Also writes as: W ; P.W ; The Workman
Writing name for: William Astley
Born: Established: 13 Aug 1855 Liverpool Merseyside
'Price Warung' was born William Astley at Liverpool, England, in 1855, the second son of Thomas Astley, a watchmaker, and his wife Mary Elizabeth (nee Price). The family migrated to Melbourne in 1859, and William was educated at St. Stephens School, Richmond and the Model School in Carlton. After employment in the book trade, he commenced his career as a journalist in 1875 as editor of the Richmond Guardian. For the next fifteen years he was employed on regional newspapers throughout New South Wales, Victoria and Tasmania. In 1891 he settled in Sydney and within two years was recognised as a leading radical journalist and short-story writer.
'Warung' worked for the Bulletin as one of its most prolific writers of short stories and political commentary. He adopted the pseudonym of 'Price Warung', combining his mother's maiden name and the Aboriginal name for Sydney. Four series of his convict tales were published in the Bulletin between 1890 and 1893: Tales of the Convict System (1892), Tales of the Early Days (1894, Tales of the Old Regime and The Bullet of the Fated Ten (1897). The first was dedicated to 'the memory of Marcus Clarke.' Colin Roderick notes that 'Warung' continued Clarke's work in 'recounting stories drawn from the records of the convict system.' 'Warung' claimed his stories were 'true in essence,' and Roderick adds that the writer 'looked into the prison records with any eye made sharp by the power of human sympathy.' Tales of the Isle of Death, Norfolk Island appeared in 1898, and then came a collection based on life along the Murray River and its affluents, Half Crown Bob and Tales of the Riverine (1898).

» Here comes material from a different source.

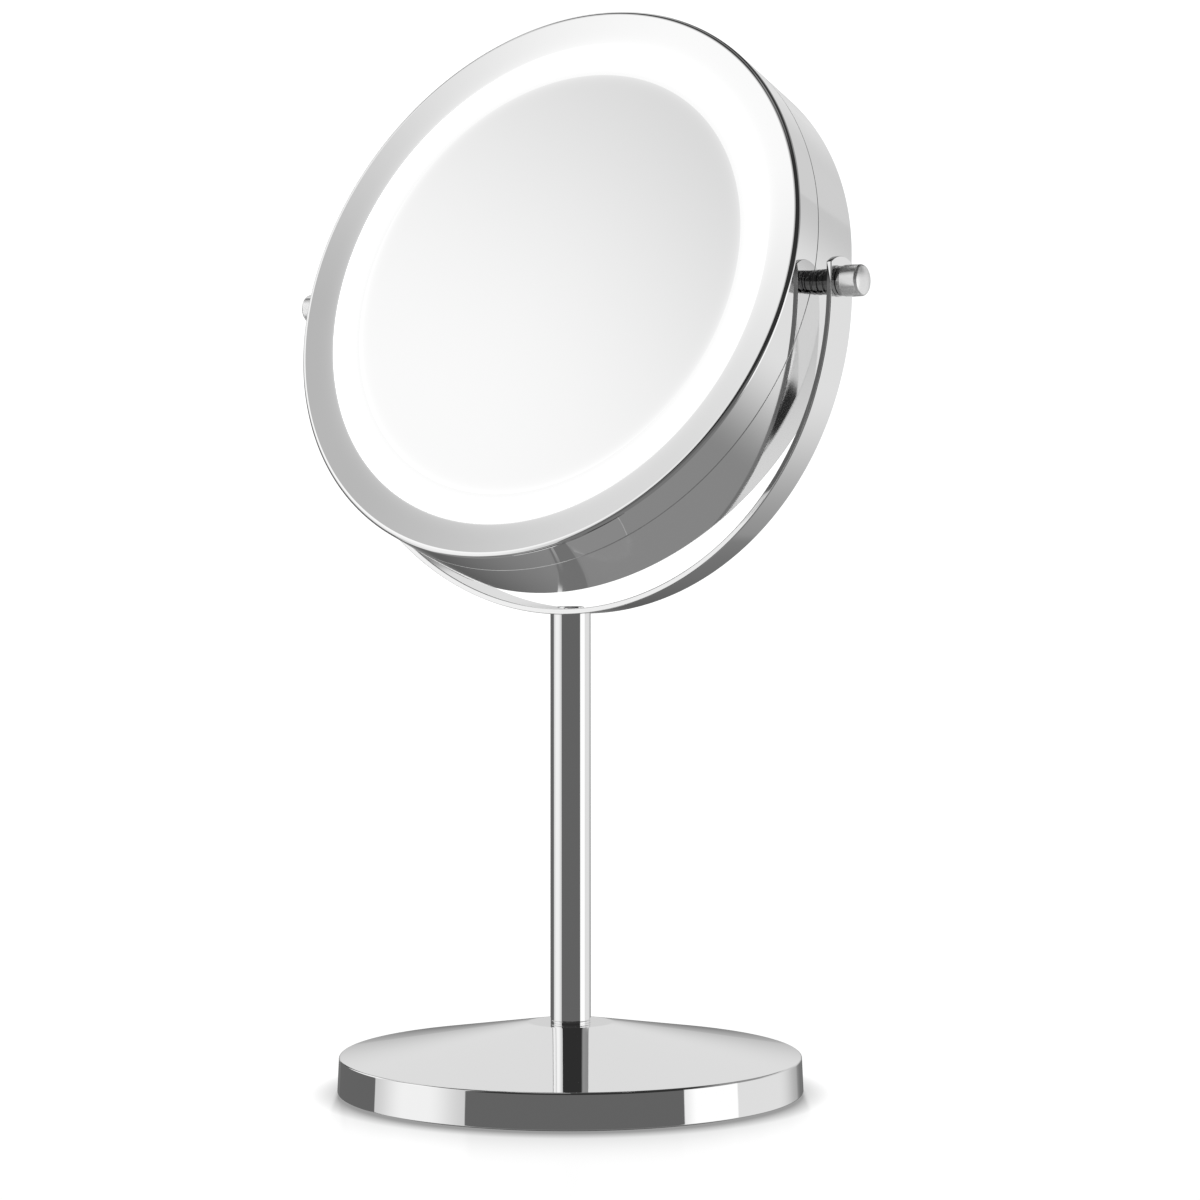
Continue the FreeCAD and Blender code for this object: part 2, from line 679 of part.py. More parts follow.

'Warung' later devoted himself to the Labour and Federation movements, playing an important part in the politics of the new nation. In 1893 he severed relations with the Bulletin after a series of disputes and became editor of the Australian Workman which published part of his uncompleted novel, 'The Strike of '95'. His article, 'Labor in Politics: The Conference of November 1893. A Criticism and an Appeal' from the newspaper was reprinted as a pamphlet. 'Warung' resigned from the newspaper in November 1893 due to ill health and remained a freelance writer for the rest of his career. In 1896 he was organising secretary of the Bathurst People's Federal Convention which was intended to educate the man in the street and demonstrate popular support for federation. It was a huge success and 'Warung' became a zealous advocate for the cause. He also wrote Bathurst, the Ideal Federal Capital (1901).
'Warung' continued to research Australian history but wrote little after 1897 as ill health and failed business ventures dogged him. His last commissioned series of stories was 'Tales of the Isle of Death' for John Norton's Truth in 1897. In later life 'Warung' reportedly suffered from a degenerative spinal condition linked to tertiary syphilis which, combined with addiction to morphia, led to physical deterioration and a collapse of his writing career. He lived as a recluse and in 1908 received a small pension from the newly inaugurated Commonwealth Literary Fund. 'Price Warung' died at Rookwood Benevolent Asylum in 1911.